Things like AD&D and GURPS are really table oriented. Other games are more loose. The Role Playing Gameworld is huge. Well "is" is not longer applicable, perhaps. The way I remember it at least.
As I mentioned in a previous post, some games are diceless. Vampire is pretty much a diceless system. Amber is completely diceless.
In my experience, Amber was my favorite. I loved the book, we were a tight group of friends and we worked well together.
But I've also played in GURPS campaigns that were wonderful. A lot depends on the group you play in. A lot depends on your tastes too.
These days, maybe because I've been around aq few times, I'm more inclined to do away with rule books. I tend to play games that come out of my head as well as what the players contribute. In the end out of that chaos some order comes and we enjoy ourselves. Sometimes we use dice, mostly for fighting, but there are times we don't use them either. We trust each other, I suppose.
From what I've seen is that the tendency these days is to make these games less number crunching than before. Many of the modern RP systems have moved towards the d20 system which is supposed to be more friendly and easy to grasp.
For what's worth, my favorite system of the dice related RPs was Chaosium's "Call of Cthulhu." the d100 version. I prefer to use percentage for things (this means that the decisions are arbitrary by the DM, but such is the case and a good DM will try to be fair). Some aspects of that system were not the greatest, but that's what house rules exist for.

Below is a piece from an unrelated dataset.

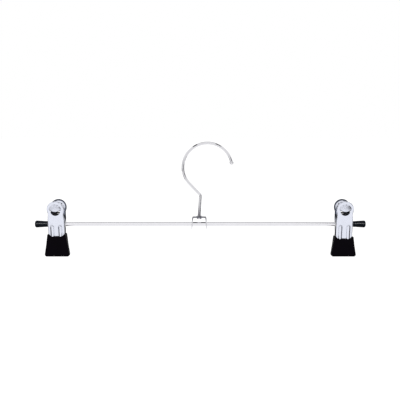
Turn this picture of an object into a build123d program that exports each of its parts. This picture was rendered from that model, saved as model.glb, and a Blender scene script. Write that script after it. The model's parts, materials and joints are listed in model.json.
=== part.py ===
from build123d import *
from math import acos, atan2, ceil, cos, degrees, floor, hypot, pi, radians, sin, sqrt, tan
import os

# Trouser hanger: a plated bar, two spring clips that slide on it, and a swivelling hook.
# It is drawn about the bar's axis, with X along the bar, Y to the back and Z up,
# and moved at the end so that its origin is where the hook rests on a rail.
# Lengths are in millimetres, angles in degrees.

# Clearances
running_clearance = 0.05
gripped_clearance = 0.02
rest_gap = 0.3

# Bar and end caps
overall_length = 316.9
bar_diameter = 4.0
bar_end_chamfer = 0.5
cap_length = 12.4
cap_end_diameter = 7.0
cap_mouth_diameter = 5.4
cap_end_wall = 1.8
cap_corner_radius = 1.7
cap_mouth_rounding = 0.35

# Saddle
saddle_sheet = 1.0
saddle_depth = 8.0
saddle_top_width = 13.6
saddle_top_height = 7.3
saddle_leg_drop = 5.1
saddle_leg_flare = 5.0
saddle_bend_radius = 1.1
saddle_offset = -1.0
saddle_collar_diameter = 5.2
saddle_collar_height = 0.8
saddle_edge_rounding = 0.25

# Hook
wire_diameter = 2.8
hook_radius = 23.4
hook_side_radius = 21.9
hook_centre_offset = 7.85
hook_centre_height = 54.2
hook_tip_angle = 11.5
hook_slant = 46.2
hook_knee_radius = 3.2
shank_lean = 3.6
shank_upright_height = 9.3
shank_lean_radius = 12.0
tip_ball_diameter = 4.0
shank_head_diameter = 4.7
shank_head_thickness = 1.5
shank_head_rounding = 0.6

# Clip plate
sheet = 0.9
plate_width = 15.4
head_overhang = 0.3
head_height = 15.0
head_half_depth = 10.9
neck_inset = 0.45
neck_height = 10.2
shoulder_height = 5.5
neck_fillet = 2.0
flare_start = 9.2
knee_drop = 20.0
jaw_drop = 31.2
jaw_end_width = 24.4
jaw_corner_radius = 2.0
side_blend_radius = 12.0
edge_rounding = 0.8
rim_depth = 2.0
rim_taper_start = 4.0
rim_end = 11.0
round_end = 15.0
ear_radius = 4.6
ear_rise = 8.6
ear_fall = 9.4
ear_gap = 0.15

# Pocket in the head
dome_radius = 5.8
dome_height = 1.9
dome_centre_height = 14.3
lip_height = 13.1
lip_radius = 8.4
opening_radius = 4.7
opening_centre_height = 13.5
opening_corner_radius = 0.9

# Ribs
rib_width = 3.2
rib_height = 0.8
rib_offset = 3.8
rib_top = 0.2
rib_end_margin = 1.0

# Pads
coat = 1.25
pad_gap = 0.3
left_dip_drop = 11.7
right_dip_drop = 14.1
shoulder_rise = 2.4
shoulder_width = 1.6
dip_edge_rounding = 0.5
pad_edge_rounding = 0.9

# Pivot sleeve
sleeve_wall = 0.45
sleeve_flange_thickness = 0.5
sleeve_flange_width = 0.75
sleeve_side_play = 0.1
sleeve_flange_rounding = 0.2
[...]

I find it nice that one can adapt the rules of something.
quote:Random Jack Vance Quote Manual Generator Apparatus (Cugel's Saga)
Posts: 604 | Registered: Sunday, June 20 2004 07:00
Electric Sheep One
Member # 3431
written Friday, March 25 2005 13:27
Up to a point I think Custer has a point, but, well, it seems overblown.
If you want to make up your own world and campaign, with the total flexibility involved in having a live gamemaster instead of a program, I think you're stuck with tabletop RPGs. Heavy as the labor is in making up a world, a plot, and a lot of NPCs, having to generate good 3D graphics for all of it too requires a corporation.
What does make sense these days is ditching any of the more complicated tables and die rolls, in favor of scripts on your laptop. If you're up to it you can also show some illustrations on the screen. But some die rolling might still be better to keep. If your character's life is at stake, you want to have their fate in your own hands, literally.
Lots of cumbersome rules can be bad, if they get in the way of what you're trying to do. It's not like CRPGs don't have rules, though; they're just hidden. Back when I was doing these games I preferred the other extreme, not of hiding the rules away, but of making my own rules, tailored to my world. Inventing rules that would provide the kind of game I wanted was half the fun. This is also something you can't really do with CRPGs, unless you build your own engines.
It is not enough to discover how things seem to seem. We must discover how things really seem.